→ Instruction: Transcribe every line, keeping it exact.

╔══

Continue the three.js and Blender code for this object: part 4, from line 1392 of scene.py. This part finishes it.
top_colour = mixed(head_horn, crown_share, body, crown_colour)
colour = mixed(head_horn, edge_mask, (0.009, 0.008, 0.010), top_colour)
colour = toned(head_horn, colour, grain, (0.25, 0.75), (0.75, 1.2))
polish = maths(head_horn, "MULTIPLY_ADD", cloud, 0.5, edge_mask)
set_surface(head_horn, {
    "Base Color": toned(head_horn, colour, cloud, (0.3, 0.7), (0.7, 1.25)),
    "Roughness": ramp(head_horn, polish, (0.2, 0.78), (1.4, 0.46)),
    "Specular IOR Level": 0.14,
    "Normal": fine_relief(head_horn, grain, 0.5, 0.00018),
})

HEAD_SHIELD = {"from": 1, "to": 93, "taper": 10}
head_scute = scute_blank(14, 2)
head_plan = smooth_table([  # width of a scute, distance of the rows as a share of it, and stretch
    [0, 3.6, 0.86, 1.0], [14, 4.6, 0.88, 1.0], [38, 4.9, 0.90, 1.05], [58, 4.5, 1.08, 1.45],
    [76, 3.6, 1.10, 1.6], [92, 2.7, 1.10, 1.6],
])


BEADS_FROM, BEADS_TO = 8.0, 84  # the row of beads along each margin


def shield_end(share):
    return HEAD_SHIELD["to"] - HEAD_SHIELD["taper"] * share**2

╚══

→ Solution for this problem:
Continue the three.js and Blender code for this object: part 4, from line 1392 of scene.py. This part finishes it.
top_colour = mixed(head_horn, crown_share, body, crown_colour)
colour = mixed(head_horn, edge_mask, (0.009, 0.008, 0.010), top_colour)
colour = toned(head_horn, colour, grain, (0.25, 0.75), (0.75, 1.2))
polish = maths(head_horn, "MULTIPLY_ADD", cloud, 0.5, edge_mask)
set_surface(head_horn, {
    "Base Color": toned(head_horn, colour, cloud, (0.3, 0.7), (0.7, 1.25)),
    "Roughness": ramp(head_horn, polish, (0.2, 0.78), (1.4, 0.46)),
    "Specular IOR Level": 0.14,
    "Normal": fine_relief(head_horn, grain, 0.5, 0.00018),
})

HEAD_SHIELD = {"from": 1, "to": 93, "taper": 10}
head_scute = scute_blank(14, 2)
head_plan = smooth_table([  # width of a scute, distance of the rows as a share of it, and stretch
    [0, 3.6, 0.86, 1.0], [14, 4.6, 0.88, 1.0], [38, 4.9, 0.90, 1.05], [58, 4.5, 1.08, 1.45],
    [76, 3.6, 1.10, 1.6], [92, 2.7, 1.10, 1.6],
])


BEADS_FROM, BEADS_TO = 8.0, 84  # the row of beads along each margin


def shield_end(share):
    return HEAD_SHIELD["to"] - HEAD_SHIELD["taper"] * share**2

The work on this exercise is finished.